Kaiser Permanente is one of a growing number of health systems implementing large-scale health IT initiatives. However, tight budgets and increasing scrutiny continue to challenge the organization and other adapters of health IT to justify costs and understand the ROI for such initiatives. Through it all, "benefits realization" is the mantra. To demonstrate and document the value of its technology, Kaiser Permanente has developed strategies, methodologies, and models to improve the deployment and financial management of its technology investments. Health IT implementation projects require a level of project and financial management on a par with a major industrial engineering or construction undertaking. Complex clinical IT projects can be risky propositions that can fail to deliver on their promise. The risks include technical failure, system obsolescence due to insufficient maintenance, and workforce or customer resistance.

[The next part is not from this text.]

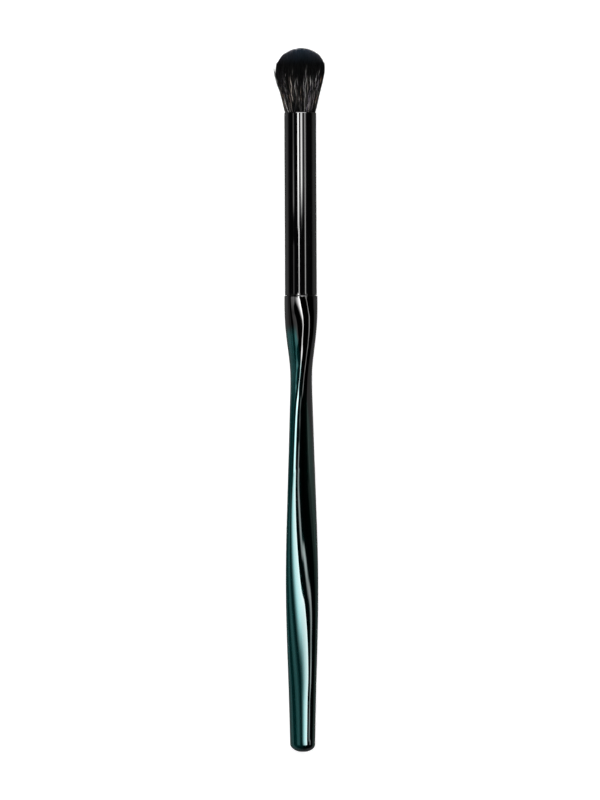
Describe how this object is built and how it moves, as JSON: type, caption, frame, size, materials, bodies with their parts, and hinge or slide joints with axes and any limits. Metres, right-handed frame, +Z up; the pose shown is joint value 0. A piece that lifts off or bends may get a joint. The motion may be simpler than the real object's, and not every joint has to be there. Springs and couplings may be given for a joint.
{
  "type": "blending brush",
  "caption": "Make-up blending brush with a domed tuft, a long round ferrule and an oval handle that twists along its length.",
  "frame": {"origin": "middle of the brush's footprint on the table that it lies on, at the table's height", "axes": "+X along the brush from the end of its handle to its tuft; +Z up, towards the side that the picture shows; +Y towards the picture's left"},
  "size_m": [0.1768, 0.0122, 0.0117],
  "materials": {
    "metallic_lacquer": "dark teal metallic lacquer under a gloss clear coat, fading to black at the neck",
    "black_enamel": "gloss black enamel on a drawn aluminium tube",
    "hair_fibre": "soft blue-black fine synthetic hair",
    "cotton": "plain undyed thread",
    "resin": "clear amber cast resin",
    "set_glue": "set white glue"
  },
  "bodies": {
    "root": {"handle": "metallic_lacquer", "ferrule": "black_enamel", "bristle_tuft": "hair_fibre", "binding_thread": "cotton", "root_plug": "resin", "tenon_glue": "set_glue"}
  },
  "joints": []
}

As an early adopter of health IT, Kaiser Permanente has learned many lessons from its experience with large- scale clinical IT initiatives. To put the organization's current health IT initiative properly in perspective, it's important to look at Kaiser Permanente's previous experience.

Lessons Learned

In 1991, Kaiser Permanente contracted to develop one of its first clinical information systems, from scratch, in its Colorado region. The organization's Northwest region embarked on an electronic health record initiative in 1993, and by 1997, the ambulatory module was in use in every medical facility in that region. Both the Colorado and Northwest systems proved to be highly successful initiatives that improved and enhanced business operations and care delivery. Both regions experienced measurable benefits, including a reduction of outpatient office visits within the first two years after implementation. Total office visit rates also decreased about 7 percent (on an age-adjusted basis) in both regions, while key measures of quality improved or remained stable.

In 1999, Kaiser Permanente launched an initiarive to roll out a national clinical information system to all of its regions based on an enhanced version of the system in Colorado. The systems marketed at that time by software vendors could not handle Kaiser Permanente's size and scope; with more than 8 million members and about 12,000 physicians, the transaction volume was considerable. The national endeavor involved developing a proprietary system capable of supporting thousands of physicians and clinicians in all eight of the organization's regions. Kaiser Permanente invested significant resources toward this end. Throughout the system-development period, Kaiser Permanente continued to reassess the initiative's technology pathway, the cost structure, and new technology developments in the marketplace.

Various factors led the organization to rethink its initial strategy for enterprise clinical IT. Kaiser Permanente's homegrown system was not able to keep pace with changing technology and innovation in health IT. The system then under development included an electronic health record and supported ambulatory care functions, but it became increasingly clear that inpatient care functionality was also critical. In addition, it became evident that consumer cost sharing products were going to be part of the new price-sensitive healthcare market reality, and that would require the support of administrative and financial systems to keep track of unit costs at the patient level.